Recorded information
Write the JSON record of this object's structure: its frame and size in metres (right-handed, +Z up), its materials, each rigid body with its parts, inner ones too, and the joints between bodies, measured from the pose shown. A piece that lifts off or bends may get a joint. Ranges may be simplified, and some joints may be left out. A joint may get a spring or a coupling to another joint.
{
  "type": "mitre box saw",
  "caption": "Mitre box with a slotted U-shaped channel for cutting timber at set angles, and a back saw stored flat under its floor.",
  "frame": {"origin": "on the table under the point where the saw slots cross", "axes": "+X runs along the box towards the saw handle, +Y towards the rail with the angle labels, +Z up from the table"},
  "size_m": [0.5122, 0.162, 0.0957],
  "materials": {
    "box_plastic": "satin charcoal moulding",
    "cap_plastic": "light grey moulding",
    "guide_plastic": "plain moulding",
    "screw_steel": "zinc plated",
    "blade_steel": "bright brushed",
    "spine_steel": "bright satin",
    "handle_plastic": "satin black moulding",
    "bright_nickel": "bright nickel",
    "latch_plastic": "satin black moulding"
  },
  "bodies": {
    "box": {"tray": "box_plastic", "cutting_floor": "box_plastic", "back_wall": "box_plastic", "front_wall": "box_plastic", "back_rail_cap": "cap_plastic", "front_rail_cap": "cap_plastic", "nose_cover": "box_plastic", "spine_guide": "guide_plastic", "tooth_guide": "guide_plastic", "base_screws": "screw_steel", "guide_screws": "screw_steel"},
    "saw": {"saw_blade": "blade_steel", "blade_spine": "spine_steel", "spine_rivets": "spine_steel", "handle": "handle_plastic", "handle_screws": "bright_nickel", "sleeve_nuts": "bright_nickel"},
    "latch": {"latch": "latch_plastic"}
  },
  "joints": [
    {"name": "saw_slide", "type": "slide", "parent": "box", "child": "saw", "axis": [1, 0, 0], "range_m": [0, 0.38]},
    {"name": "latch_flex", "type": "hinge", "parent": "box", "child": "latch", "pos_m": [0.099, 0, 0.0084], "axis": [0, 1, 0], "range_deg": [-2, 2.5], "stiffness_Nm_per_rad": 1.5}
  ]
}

* * *

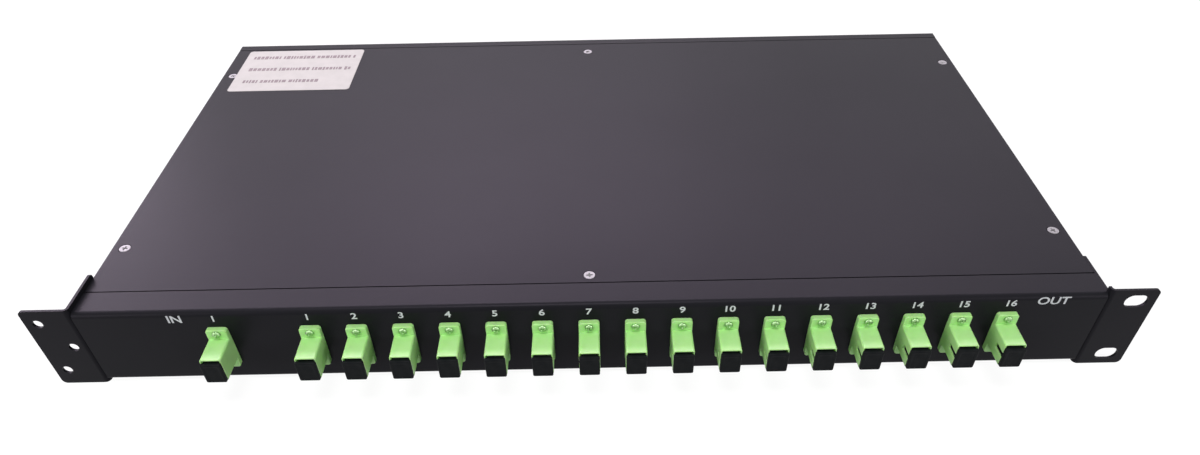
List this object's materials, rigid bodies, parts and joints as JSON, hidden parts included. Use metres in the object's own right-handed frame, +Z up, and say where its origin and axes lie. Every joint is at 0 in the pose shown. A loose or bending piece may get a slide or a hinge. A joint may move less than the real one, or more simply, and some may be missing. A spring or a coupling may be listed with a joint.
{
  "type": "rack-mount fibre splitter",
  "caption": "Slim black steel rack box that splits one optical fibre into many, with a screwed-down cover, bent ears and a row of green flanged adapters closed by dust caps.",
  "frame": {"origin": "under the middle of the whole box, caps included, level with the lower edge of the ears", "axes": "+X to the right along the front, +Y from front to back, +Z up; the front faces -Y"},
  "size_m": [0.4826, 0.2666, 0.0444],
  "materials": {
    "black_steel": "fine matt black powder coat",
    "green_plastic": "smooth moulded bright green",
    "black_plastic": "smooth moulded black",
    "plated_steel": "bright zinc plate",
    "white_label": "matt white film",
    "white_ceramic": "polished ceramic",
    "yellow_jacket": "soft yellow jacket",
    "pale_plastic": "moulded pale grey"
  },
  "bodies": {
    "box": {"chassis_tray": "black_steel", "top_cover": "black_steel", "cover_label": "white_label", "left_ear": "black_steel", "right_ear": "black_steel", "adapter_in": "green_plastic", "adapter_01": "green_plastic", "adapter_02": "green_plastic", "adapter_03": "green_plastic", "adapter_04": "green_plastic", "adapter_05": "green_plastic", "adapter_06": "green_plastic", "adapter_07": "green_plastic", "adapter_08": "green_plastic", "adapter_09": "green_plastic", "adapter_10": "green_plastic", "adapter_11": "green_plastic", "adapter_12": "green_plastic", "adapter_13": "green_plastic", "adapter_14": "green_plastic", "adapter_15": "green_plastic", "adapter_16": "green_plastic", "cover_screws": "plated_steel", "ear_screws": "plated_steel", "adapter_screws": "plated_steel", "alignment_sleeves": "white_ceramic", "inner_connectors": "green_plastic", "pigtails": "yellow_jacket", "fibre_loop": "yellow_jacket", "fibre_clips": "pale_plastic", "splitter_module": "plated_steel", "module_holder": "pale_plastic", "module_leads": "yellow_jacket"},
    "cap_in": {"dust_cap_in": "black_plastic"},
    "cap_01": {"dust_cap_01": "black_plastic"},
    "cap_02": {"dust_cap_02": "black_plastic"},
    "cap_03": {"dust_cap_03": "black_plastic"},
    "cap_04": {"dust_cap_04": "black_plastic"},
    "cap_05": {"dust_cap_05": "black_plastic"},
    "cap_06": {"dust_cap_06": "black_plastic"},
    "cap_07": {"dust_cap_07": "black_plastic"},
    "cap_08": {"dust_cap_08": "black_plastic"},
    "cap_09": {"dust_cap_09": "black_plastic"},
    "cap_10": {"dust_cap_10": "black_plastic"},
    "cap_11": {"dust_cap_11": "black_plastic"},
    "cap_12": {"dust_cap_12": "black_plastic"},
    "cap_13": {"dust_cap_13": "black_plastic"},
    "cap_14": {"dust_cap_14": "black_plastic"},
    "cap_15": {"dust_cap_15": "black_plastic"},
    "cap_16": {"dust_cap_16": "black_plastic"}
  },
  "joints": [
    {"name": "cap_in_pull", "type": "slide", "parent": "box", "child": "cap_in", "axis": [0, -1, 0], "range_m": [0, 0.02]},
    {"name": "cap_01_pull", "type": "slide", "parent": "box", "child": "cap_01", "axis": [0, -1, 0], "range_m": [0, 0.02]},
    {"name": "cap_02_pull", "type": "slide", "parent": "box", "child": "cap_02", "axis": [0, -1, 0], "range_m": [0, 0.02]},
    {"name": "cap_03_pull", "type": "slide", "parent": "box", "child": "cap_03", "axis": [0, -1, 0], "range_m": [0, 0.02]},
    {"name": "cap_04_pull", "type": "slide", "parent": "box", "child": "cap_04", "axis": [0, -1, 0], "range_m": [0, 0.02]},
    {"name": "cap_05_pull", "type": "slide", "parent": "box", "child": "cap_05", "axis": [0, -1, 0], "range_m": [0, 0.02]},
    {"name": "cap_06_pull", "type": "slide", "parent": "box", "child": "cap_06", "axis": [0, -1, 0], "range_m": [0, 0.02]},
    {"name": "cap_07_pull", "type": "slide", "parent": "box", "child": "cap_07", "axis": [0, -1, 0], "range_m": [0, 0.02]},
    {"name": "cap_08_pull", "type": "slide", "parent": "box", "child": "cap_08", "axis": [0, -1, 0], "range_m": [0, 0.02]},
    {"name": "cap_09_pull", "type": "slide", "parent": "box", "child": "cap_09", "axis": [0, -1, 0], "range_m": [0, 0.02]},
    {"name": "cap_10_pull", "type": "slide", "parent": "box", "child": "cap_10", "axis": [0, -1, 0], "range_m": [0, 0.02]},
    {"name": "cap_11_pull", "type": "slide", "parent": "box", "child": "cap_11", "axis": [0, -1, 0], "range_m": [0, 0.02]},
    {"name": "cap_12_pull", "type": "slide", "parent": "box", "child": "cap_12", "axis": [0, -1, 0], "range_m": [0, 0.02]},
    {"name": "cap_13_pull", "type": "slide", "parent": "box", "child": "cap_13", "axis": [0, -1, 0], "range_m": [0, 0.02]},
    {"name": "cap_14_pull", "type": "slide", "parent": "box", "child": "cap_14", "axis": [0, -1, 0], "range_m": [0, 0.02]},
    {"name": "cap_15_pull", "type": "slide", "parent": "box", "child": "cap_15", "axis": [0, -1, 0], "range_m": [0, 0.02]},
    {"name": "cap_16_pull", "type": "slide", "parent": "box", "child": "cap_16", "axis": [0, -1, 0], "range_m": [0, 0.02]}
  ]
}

--

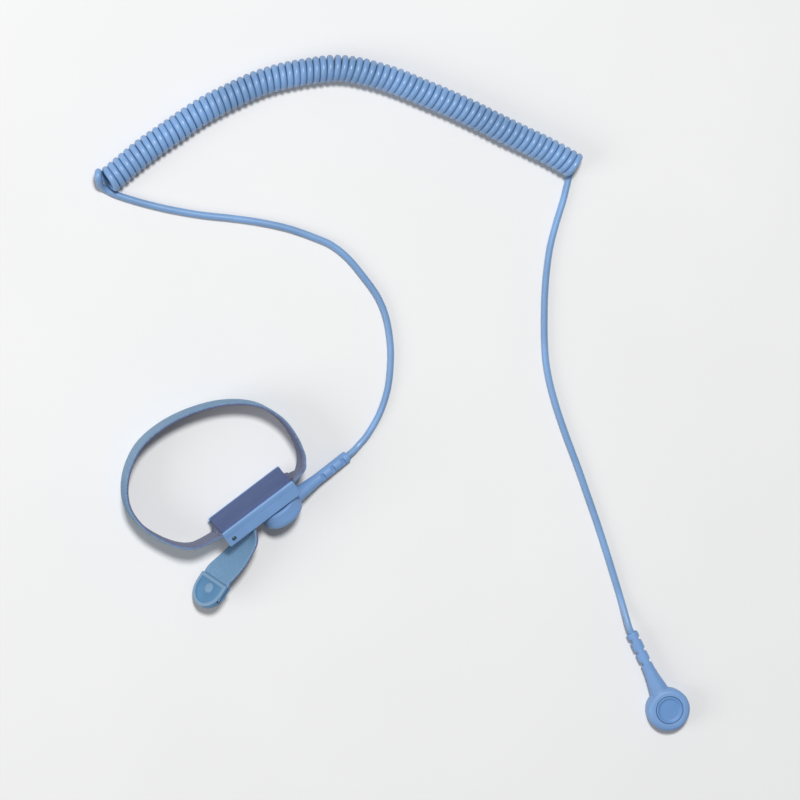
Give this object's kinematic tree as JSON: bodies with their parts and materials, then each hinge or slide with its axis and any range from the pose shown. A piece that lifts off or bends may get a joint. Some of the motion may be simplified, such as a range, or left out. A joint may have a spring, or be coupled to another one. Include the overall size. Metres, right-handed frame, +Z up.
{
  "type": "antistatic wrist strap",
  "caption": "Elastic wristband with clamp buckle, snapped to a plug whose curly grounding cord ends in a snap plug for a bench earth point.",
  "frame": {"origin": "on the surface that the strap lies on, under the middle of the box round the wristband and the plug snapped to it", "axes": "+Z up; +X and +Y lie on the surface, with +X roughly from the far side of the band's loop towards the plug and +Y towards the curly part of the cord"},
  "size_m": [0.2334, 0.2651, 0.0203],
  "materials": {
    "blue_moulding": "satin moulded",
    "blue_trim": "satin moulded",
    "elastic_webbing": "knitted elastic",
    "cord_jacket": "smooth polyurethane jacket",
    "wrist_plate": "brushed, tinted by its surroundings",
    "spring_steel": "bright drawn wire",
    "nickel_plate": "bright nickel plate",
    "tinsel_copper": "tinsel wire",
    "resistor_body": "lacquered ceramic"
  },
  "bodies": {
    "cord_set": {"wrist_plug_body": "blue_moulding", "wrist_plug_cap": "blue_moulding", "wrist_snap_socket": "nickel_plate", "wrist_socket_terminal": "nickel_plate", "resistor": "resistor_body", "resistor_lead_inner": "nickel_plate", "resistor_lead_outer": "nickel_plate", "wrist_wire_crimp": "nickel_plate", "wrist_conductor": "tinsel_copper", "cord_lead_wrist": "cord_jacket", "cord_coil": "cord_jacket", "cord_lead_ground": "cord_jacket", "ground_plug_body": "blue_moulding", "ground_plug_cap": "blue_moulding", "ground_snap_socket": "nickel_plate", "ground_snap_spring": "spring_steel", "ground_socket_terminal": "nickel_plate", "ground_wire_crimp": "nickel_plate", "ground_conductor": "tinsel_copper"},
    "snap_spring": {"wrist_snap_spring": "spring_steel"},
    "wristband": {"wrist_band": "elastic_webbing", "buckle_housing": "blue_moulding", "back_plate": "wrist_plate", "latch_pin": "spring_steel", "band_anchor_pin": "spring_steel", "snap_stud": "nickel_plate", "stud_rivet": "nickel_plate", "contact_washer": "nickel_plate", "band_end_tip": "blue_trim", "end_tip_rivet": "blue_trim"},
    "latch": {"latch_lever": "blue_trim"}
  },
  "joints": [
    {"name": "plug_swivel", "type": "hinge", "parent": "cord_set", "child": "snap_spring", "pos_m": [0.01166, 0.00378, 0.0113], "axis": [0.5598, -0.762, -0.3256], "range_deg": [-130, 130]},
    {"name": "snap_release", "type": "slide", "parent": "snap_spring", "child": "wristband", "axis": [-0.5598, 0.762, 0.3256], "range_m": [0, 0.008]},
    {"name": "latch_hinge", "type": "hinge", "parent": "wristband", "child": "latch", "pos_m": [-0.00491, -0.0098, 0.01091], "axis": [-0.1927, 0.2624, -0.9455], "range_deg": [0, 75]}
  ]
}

Task to complete
Gather each line in these records that contains the string "JSON".

The completed task
Write the JSON record of this object's structure: its frame and size in metres (right-handed, +Z up), its materials, each rigid body with its parts, inner ones too, and the joints between bodies, measured from the pose shown. A piece that lifts off or bends may get a joint. Ranges may be simplified, and some joints may be left out. A joint may get a spring or a coupling to another joint.
List this object's materials, rigid bodies, parts and joints as JSON, hidden parts included. Use metres in the object's own right-handed frame, +Z up, and say where its origin and axes lie. Every joint is at 0 in the pose shown. A loose or bending piece may get a slide or a hinge. A joint may move less than the real one, or more simply, and some may be missing. A spring or a coupling may be listed with a joint.
Give this object's kinematic tree as JSON: bodies with their parts and materials, then each hinge or slide with its axis and any range from the pose shown. A piece that lifts off or bends may get a joint. Some of the motion may be simplified, such as a range, or left out. A joint may have a spring, or be coupled to another one. Include the overall size. Metres, right-handed frame, +Z up.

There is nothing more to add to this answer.